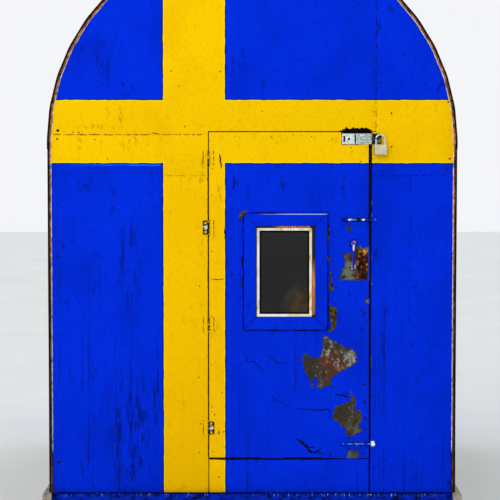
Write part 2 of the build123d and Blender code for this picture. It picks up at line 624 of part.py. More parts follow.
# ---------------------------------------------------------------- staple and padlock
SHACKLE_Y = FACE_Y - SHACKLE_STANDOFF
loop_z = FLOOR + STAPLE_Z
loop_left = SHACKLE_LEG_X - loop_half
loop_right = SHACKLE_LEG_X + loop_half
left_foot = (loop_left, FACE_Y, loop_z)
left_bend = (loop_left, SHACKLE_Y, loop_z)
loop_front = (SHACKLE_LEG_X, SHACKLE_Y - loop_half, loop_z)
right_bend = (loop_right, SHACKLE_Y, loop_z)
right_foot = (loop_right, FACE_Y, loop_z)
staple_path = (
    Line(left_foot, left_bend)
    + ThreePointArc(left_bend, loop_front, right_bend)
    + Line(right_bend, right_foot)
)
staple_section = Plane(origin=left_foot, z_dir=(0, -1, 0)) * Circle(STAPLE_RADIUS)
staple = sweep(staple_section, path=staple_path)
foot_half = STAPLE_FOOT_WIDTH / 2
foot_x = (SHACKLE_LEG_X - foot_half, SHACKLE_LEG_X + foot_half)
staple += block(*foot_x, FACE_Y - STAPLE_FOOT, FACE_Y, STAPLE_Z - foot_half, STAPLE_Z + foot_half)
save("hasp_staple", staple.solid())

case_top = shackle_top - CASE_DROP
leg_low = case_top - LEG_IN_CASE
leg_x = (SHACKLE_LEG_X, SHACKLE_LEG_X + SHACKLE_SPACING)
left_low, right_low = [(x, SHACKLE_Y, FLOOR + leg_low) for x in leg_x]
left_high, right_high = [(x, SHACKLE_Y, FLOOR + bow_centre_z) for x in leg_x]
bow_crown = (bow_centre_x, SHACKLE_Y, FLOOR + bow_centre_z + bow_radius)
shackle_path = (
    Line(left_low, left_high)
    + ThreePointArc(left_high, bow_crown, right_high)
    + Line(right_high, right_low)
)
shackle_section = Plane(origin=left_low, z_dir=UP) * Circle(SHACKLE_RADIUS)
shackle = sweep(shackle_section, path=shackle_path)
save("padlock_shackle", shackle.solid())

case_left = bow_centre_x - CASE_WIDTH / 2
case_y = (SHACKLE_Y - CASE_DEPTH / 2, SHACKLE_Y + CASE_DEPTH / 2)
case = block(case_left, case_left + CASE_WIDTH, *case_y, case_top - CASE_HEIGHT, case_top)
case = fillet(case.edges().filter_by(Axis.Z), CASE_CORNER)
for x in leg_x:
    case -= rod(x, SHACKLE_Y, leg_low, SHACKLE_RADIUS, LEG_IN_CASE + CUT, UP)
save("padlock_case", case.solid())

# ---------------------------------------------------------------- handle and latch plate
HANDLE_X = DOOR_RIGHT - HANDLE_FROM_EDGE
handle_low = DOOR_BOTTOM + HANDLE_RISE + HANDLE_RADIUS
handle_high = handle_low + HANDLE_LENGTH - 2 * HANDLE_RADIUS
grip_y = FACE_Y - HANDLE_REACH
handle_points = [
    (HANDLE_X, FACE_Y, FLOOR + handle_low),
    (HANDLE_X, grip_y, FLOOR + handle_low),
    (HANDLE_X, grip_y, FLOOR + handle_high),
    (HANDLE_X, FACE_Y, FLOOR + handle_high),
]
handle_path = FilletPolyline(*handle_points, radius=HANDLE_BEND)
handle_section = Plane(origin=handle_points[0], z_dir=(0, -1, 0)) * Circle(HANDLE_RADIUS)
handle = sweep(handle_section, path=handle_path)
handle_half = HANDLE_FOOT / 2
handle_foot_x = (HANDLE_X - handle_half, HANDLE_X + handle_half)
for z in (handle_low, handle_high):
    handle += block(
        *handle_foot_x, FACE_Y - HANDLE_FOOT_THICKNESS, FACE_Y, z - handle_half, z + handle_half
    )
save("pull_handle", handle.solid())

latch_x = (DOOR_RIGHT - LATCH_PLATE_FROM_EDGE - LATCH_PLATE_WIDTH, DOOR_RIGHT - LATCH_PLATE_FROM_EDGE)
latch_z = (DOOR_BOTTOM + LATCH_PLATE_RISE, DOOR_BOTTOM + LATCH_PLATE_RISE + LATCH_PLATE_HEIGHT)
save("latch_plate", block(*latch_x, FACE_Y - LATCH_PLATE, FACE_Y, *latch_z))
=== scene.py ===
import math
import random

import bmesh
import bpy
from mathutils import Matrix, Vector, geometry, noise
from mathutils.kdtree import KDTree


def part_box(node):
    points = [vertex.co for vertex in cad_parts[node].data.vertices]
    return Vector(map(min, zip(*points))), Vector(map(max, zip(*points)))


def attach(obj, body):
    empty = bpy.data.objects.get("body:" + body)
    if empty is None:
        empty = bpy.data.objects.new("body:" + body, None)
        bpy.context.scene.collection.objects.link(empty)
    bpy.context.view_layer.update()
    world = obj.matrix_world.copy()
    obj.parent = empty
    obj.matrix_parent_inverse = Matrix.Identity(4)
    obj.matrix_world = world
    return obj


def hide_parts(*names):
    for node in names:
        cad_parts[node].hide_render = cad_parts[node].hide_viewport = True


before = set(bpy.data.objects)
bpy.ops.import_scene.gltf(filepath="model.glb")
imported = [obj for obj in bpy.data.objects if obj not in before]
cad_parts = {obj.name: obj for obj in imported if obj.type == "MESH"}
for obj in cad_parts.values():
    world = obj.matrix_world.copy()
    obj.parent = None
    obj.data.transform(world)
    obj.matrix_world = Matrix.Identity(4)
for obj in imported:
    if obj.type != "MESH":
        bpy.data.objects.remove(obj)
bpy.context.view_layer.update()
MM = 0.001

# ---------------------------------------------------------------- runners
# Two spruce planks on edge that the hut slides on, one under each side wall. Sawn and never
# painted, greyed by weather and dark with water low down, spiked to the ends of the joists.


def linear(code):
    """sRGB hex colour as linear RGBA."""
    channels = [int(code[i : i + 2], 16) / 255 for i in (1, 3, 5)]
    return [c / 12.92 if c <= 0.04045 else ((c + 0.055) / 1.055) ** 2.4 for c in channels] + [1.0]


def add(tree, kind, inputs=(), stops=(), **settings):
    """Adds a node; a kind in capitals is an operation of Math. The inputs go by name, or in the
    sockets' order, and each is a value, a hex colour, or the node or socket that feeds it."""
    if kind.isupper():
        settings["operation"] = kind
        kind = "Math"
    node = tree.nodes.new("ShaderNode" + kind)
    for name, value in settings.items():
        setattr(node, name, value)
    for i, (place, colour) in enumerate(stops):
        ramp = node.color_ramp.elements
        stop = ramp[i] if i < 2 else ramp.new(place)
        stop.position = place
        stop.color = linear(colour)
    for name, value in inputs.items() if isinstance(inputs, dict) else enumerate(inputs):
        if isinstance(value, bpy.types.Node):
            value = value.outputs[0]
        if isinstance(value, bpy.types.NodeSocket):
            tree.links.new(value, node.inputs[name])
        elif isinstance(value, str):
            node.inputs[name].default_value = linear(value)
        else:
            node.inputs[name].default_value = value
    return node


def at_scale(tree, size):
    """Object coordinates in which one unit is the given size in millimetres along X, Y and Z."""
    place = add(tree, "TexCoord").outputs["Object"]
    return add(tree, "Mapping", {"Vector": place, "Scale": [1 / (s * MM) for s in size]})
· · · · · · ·
Given task: Using the data above, extract exactly the lines from the one that holds "latch_x = (DOOR_RIGHT" to the one that holds "bpy.data.objects.remove(obj)", both ends included, and no others.

Full solution:
latch_x = (DOOR_RIGHT - LATCH_PLATE_FROM_EDGE - LATCH_PLATE_WIDTH, DOOR_RIGHT - LATCH_PLATE_FROM_EDGE)
latch_z = (DOOR_BOTTOM + LATCH_PLATE_RISE, DOOR_BOTTOM + LATCH_PLATE_RISE + LATCH_PLATE_HEIGHT)
save("latch_plate", block(*latch_x, FACE_Y - LATCH_PLATE, FACE_Y, *latch_z))
=== scene.py ===
import math
import random

import bmesh
import bpy
from mathutils import Matrix, Vector, geometry, noise
from mathutils.kdtree import KDTree


def part_box(node):
    points = [vertex.co for vertex in cad_parts[node].data.vertices]
    return Vector(map(min, zip(*points))), Vector(map(max, zip(*points)))


def attach(obj, body):
    empty = bpy.data.objects.get("body:" + body)
    if empty is None:
        empty = bpy.data.objects.new("body:" + body, None)
        bpy.context.scene.collection.objects.link(empty)
    bpy.context.view_layer.update()
    world = obj.matrix_world.copy()
    obj.parent = empty
    obj.matrix_parent_inverse = Matrix.Identity(4)
    obj.matrix_world = world
    return obj


def hide_parts(*names):
    for node in names:
        cad_parts[node].hide_render = cad_parts[node].hide_viewport = True


before = set(bpy.data.objects)
bpy.ops.import_scene.gltf(filepath="model.glb")
imported = [obj for obj in bpy.data.objects if obj not in before]
cad_parts = {obj.name: obj for obj in imported if obj.type == "MESH"}
for obj in cad_parts.values():
    world = obj.matrix_world.copy()
    obj.parent = None
    obj.data.transform(world)
    obj.matrix_world = Matrix.Identity(4)
for obj in imported:
    if obj.type != "MESH":
        bpy.data.objects.remove(obj)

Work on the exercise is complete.